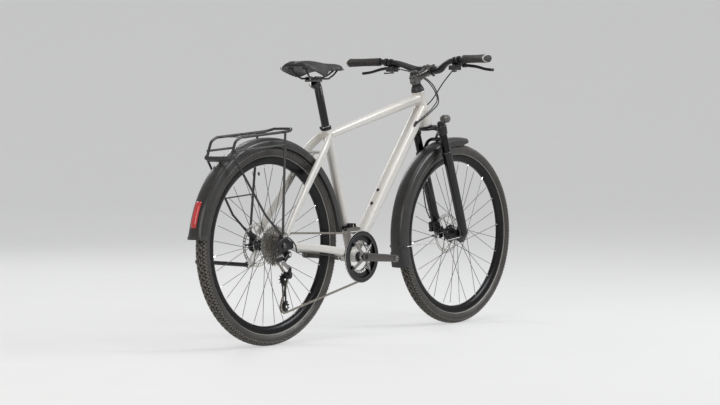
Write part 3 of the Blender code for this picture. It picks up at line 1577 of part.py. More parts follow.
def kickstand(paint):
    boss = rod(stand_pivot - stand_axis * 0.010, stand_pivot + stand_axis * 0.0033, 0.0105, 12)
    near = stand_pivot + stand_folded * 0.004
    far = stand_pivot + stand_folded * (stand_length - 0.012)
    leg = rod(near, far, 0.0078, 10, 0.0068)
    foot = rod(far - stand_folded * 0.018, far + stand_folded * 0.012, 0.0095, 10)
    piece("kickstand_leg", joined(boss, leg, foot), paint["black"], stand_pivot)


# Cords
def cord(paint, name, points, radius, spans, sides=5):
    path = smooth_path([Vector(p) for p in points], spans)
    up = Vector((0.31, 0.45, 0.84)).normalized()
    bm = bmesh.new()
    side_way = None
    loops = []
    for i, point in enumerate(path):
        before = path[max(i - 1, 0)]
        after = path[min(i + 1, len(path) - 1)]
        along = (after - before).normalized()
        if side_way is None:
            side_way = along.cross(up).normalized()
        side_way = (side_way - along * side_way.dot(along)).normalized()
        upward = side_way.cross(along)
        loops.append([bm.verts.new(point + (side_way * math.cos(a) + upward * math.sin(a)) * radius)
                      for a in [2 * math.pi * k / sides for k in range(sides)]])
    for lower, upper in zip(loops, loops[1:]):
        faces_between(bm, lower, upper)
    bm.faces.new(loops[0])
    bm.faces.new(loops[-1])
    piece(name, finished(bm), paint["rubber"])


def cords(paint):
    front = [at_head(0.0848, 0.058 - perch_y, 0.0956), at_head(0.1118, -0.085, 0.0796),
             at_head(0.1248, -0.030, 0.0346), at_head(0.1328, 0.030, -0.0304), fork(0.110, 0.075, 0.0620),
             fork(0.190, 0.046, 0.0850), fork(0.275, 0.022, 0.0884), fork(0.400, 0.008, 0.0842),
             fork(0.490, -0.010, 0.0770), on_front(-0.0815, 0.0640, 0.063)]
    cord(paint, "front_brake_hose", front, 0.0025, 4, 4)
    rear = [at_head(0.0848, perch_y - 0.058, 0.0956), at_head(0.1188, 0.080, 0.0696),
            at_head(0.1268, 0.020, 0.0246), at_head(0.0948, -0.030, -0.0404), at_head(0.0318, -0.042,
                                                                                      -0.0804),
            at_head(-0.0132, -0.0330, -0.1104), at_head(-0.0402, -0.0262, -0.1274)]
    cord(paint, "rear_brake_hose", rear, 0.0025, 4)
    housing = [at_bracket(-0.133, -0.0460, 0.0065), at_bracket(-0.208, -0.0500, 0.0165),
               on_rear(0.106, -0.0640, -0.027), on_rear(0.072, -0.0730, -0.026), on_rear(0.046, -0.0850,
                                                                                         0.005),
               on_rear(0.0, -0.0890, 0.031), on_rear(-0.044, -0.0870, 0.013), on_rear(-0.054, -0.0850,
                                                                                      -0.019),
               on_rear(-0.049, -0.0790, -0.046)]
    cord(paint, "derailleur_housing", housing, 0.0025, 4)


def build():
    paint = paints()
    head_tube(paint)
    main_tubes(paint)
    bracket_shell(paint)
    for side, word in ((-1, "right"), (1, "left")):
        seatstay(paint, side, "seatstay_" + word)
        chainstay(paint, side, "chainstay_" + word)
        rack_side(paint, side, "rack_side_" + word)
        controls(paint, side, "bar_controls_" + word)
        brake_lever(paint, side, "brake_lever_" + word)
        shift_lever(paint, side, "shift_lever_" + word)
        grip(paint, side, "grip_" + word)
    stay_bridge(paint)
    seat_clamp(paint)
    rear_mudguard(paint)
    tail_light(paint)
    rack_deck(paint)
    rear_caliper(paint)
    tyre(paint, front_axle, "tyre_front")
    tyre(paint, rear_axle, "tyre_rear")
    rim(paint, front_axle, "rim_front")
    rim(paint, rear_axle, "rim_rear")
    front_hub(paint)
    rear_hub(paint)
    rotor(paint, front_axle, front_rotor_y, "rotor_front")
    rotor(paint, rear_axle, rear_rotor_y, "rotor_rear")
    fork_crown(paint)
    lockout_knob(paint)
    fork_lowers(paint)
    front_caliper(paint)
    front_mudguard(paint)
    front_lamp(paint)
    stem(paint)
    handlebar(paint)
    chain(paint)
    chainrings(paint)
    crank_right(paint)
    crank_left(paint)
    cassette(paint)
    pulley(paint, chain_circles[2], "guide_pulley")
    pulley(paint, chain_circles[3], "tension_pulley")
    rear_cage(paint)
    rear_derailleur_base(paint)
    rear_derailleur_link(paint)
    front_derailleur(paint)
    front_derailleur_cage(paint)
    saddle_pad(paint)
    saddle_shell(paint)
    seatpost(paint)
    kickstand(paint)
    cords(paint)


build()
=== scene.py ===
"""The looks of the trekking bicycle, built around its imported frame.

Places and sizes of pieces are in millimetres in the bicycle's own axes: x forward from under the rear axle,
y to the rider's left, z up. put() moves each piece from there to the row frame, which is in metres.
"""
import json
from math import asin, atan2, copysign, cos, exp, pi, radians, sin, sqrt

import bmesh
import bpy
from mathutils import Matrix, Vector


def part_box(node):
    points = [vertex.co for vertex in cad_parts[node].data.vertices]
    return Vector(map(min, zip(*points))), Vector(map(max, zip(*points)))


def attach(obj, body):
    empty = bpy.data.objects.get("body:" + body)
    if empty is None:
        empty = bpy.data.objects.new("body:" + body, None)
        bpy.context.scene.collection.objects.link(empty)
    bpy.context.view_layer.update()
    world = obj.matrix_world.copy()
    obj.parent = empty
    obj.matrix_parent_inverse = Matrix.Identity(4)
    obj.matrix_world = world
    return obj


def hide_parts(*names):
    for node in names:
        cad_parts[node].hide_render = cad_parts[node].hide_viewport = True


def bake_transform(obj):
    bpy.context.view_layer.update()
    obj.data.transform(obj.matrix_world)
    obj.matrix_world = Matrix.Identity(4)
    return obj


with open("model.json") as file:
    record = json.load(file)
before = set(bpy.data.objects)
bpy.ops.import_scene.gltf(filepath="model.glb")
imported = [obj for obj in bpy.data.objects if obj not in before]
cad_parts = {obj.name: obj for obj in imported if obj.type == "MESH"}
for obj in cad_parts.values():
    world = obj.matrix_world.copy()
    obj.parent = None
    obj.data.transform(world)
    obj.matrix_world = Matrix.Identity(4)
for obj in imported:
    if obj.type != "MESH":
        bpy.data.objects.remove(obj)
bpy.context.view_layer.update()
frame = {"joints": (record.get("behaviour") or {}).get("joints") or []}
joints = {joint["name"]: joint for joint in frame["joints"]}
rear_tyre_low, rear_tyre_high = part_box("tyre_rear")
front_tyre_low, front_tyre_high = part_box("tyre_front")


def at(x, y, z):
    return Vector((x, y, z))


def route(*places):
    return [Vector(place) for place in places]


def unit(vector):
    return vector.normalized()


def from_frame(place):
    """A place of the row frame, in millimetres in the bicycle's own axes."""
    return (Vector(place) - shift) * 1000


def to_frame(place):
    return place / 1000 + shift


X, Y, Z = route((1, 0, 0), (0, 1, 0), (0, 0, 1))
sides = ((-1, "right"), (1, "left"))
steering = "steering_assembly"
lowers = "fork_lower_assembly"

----

Go through the material and copy out every line with "data" in it.

- [REPLY TO THE EXERCISE]:
    points = [vertex.co for vertex in cad_parts[node].data.vertices]
    empty = bpy.data.objects.get("body:" + body)
        empty = bpy.data.objects.new("body:" + body, None)
    obj.data.transform(obj.matrix_world)
before = set(bpy.data.objects)
imported = [obj for obj in bpy.data.objects if obj not in before]
    obj.data.transform(world)
        bpy.data.objects.remove(obj)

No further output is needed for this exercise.